§ **CHALLENGE**
Every line of the material below must be repeated exactly.
— start DATASET EXTRACT —
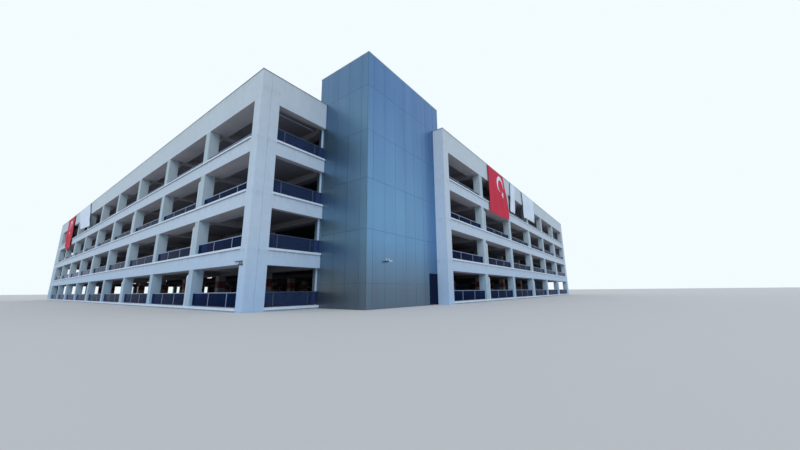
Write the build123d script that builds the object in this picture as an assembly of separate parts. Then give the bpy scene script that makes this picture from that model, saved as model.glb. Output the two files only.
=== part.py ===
from build123d import *
import os

# Half-scale multi storey car park with a clad stair tower. Millimetres, +Z up.
# The facades are laid out from the near corner of the building at (0, 0); every
# piece is moved at the end so that the origin is the middle of the base.

# Storeys
STOREYS = 4
STOREY = 1600.0
OPENING_TOP = 1225.0          # underside of the first ring beam
SILL_TOP = 105.0              # top of the ground sill
SILL_HEIGHT = 70.0
SILL_NOSE = 30.0              # how far a sill stands out of the facade
SILL_FALL = 10.0              # the nose slopes down this much
PLINTH_DEPTH = 320.0          # sills, plinths and upstands, from the facade inward
PARAPET_HEIGHT = 940.0
CAP_HEIGHT = 25.0
CAP_NOSE = 10.0
CAP_FALL = 6.0                # the capping slopes down to the outside
CAP_JOINT = 1.0               # open mitre at the corners
PANEL = 100.0                 # thickness of spandrel and parapet panels

# Slabs and beams
SLAB = 125.0
UPSTAND = 150.0               # from the deck up to the sill
GROUND_SLAB = 40.0
RING_BEAM_DEPTH = 575.0       # facade face to the inner face of the ring beam
FRONT_BEAM_DEPTH = 200.0      # the same for the short bay, under its thinner edge strip
BEAM_WIDTH = 300.0
SLAB_JOINT = 10.0

# Plan
DEPTH = 35750.0               # left facade, front corner to back corner
WIDTH = 30500.0               # back facade
WING_START = 6253.0
WING_PROJECTION = 2440.0      # wing front before the left section's front
CORNER_FRONT = 585.0          # corner pier, width on the front and back
CORNER_SIDE = 350.0           # corner pier, width on the long sides
WING_PIER = 407.0
END_WALL = 1950.0             # closed end of the long sides, from the back corner
FIRST_ROW = 3450.0            # first pillar of the left facade
ROW_PITCH = 3815.0
ROWS = 8
FIRST_WING_LINE = 9965.0      # first pillar of the wing
WING_PITCH = 3965.0
WING_LINES = 5
INNER_PITCH = 3685.0          # column lines behind the tower
INNER_LINES = 2

# Pillars and columns
PILLAR_WIDTH = 315.0
PILLAR_DEPTH = 320.0
PIER_JOINT = 300.0            # upright joint in the near corner pier, from the corner
PIER_JOINT_WIDTH = 8.0
COLUMN = 300.0
END_POST = 45.0
END_POST_BEHIND_GUARD = 10.0

# Infill between the pillars of the right side and of part of the back
INFILL_RECESS = 110.0
INFILL = 80.0
CLOSED_BACK_BAYS = 4          # from the right corner

# Guards
GUARD_HEIGHTS = [400.0, 325.0, 255.0, 150.0]   # top of the rail above the sill
FRONT_GUARD_HEIGHT = 410.0    # the short bay beside the tower
FRONT_POST_TO_TOWER = 356.0
GUARD_RECESS = 70.0
RAIL_WIDTH = 30.0
RAIL_HEIGHT = 22.0
POST_WIDTH = 25.0
POST_DEPTH = 12.0
GUARD_POSTS = 2
GUARD_FIELD = 1130.0          # post pitch
GUARD_SEAT = 0.3              # posts stop this much under the rail
GLASS = 8.0
GLASS_CLEARANCE = 25.0        # below the sheet

# Tower
TOWER_START = 2356.0
TOWER_PROJECTION = 1992.0
TOWER_BACK = 352.0
TOWER_HEIGHT = 8110.0
TOWER_WALL = 100.0
CLADDING = 20.0
CLADDING_JOINT = 6.0
CLADDING_FIRST_SEAM = 715.0
CLADDING_ROW = 1550.0
CLADDING_WIDTH = 551.0
CLADDING_FRONT_EDGE = 258.0   # narrow first column on the front
CLADDING_LEFT_EDGE = 290.0    # narrow first column on the left face
TOWER_FLOOR = 20.0
TOWER_ROOF = 120.0
TOWER_ROOF_BELOW_TOP = 260.0
TOWER_CAP = 25.0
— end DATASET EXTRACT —
§ **REPLY TO THE TASK**
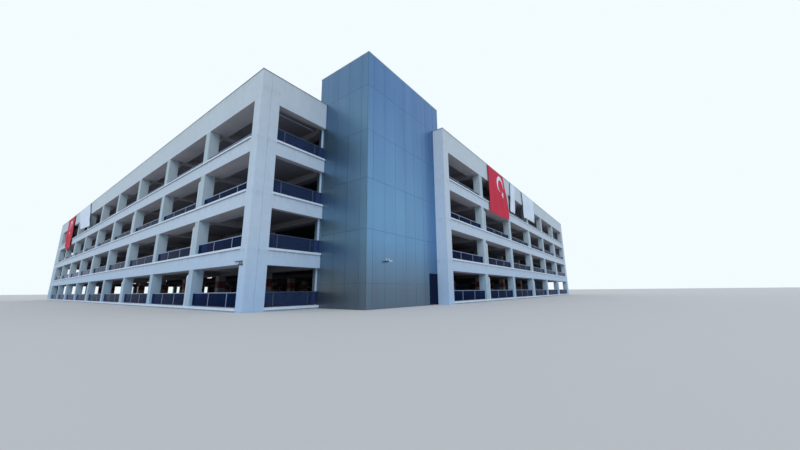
Write the build123d script that builds the object in this picture as an assembly of separate parts. Then give the bpy scene script that makes this picture from that model, saved as model.glb. Output the two files only.
=== part.py ===
from build123d import *
import os

# Half-scale multi storey car park with a clad stair tower. Millimetres, +Z up.
# The facades are laid out from the near corner of the building at (0, 0); every
# piece is moved at the end so that the origin is the middle of the base.

# Storeys
STOREYS = 4
STOREY = 1600.0
OPENING_TOP = 1225.0          # underside of the first ring beam
SILL_TOP = 105.0              # top of the ground sill
SILL_HEIGHT = 70.0
SILL_NOSE = 30.0              # how far a sill stands out of the facade
SILL_FALL = 10.0              # the nose slopes down this much
PLINTH_DEPTH = 320.0          # sills, plinths and upstands, from the facade inward
PARAPET_HEIGHT = 940.0
CAP_HEIGHT = 25.0
CAP_NOSE = 10.0
CAP_FALL = 6.0                # the capping slopes down to the outside
CAP_JOINT = 1.0               # open mitre at the corners
PANEL = 100.0                 # thickness of spandrel and parapet panels

# Slabs and beams
SLAB = 125.0
UPSTAND = 150.0               # from the deck up to the sill
GROUND_SLAB = 40.0
RING_BEAM_DEPTH = 575.0       # facade face to the inner face of the ring beam
FRONT_BEAM_DEPTH = 200.0      # the same for the short bay, under its thinner edge strip
BEAM_WIDTH = 300.0
SLAB_JOINT = 10.0

# Plan
DEPTH = 35750.0               # left facade, front corner to back corner
WIDTH = 30500.0               # back facade
WING_START = 6253.0
WING_PROJECTION = 2440.0      # wing front before the left section's front
CORNER_FRONT = 585.0          # corner pier, width on the front and back
CORNER_SIDE = 350.0           # corner pier, width on the long sides
WING_PIER = 407.0
END_WALL = 1950.0             # closed end of the long sides, from the back corner
FIRST_ROW = 3450.0            # first pillar of the left facade
ROW_PITCH = 3815.0
ROWS = 8
FIRST_WING_LINE = 9965.0      # first pillar of the wing
WING_PITCH = 3965.0
WING_LINES = 5
INNER_PITCH = 3685.0          # column lines behind the tower
INNER_LINES = 2

# Pillars and columns
PILLAR_WIDTH = 315.0
PILLAR_DEPTH = 320.0
PIER_JOINT = 300.0            # upright joint in the near corner pier, from the corner
PIER_JOINT_WIDTH = 8.0
COLUMN = 300.0
END_POST = 45.0
END_POST_BEHIND_GUARD = 10.0

# Infill between the pillars of the right side and of part of the back
INFILL_RECESS = 110.0
INFILL = 80.0
CLOSED_BACK_BAYS = 4          # from the right corner

# Guards
GUARD_HEIGHTS = [400.0, 325.0, 255.0, 150.0]   # top of the rail above the sill
FRONT_GUARD_HEIGHT = 410.0    # the short bay beside the tower
FRONT_POST_TO_TOWER = 356.0
GUARD_RECESS = 70.0
RAIL_WIDTH = 30.0
RAIL_HEIGHT = 22.0
POST_WIDTH = 25.0
POST_DEPTH = 12.0
GUARD_POSTS = 2
GUARD_FIELD = 1130.0          # post pitch
GUARD_SEAT = 0.3              # posts stop this much under the rail
GLASS = 8.0
GLASS_CLEARANCE = 25.0        # below the sheet

# Tower
TOWER_START = 2356.0
TOWER_PROJECTION = 1992.0
TOWER_BACK = 352.0
TOWER_HEIGHT = 8110.0
TOWER_WALL = 100.0
CLADDING = 20.0
CLADDING_JOINT = 6.0
CLADDING_FIRST_SEAM = 715.0
CLADDING_ROW = 1550.0
CLADDING_WIDTH = 551.0
CLADDING_FRONT_EDGE = 258.0   # narrow first column on the front
CLADDING_LEFT_EDGE = 290.0    # narrow first column on the left face
TOWER_FLOOR = 20.0
TOWER_ROOF = 120.0
TOWER_ROOF_BELOW_TOP = 260.0
TOWER_CAP = 25.0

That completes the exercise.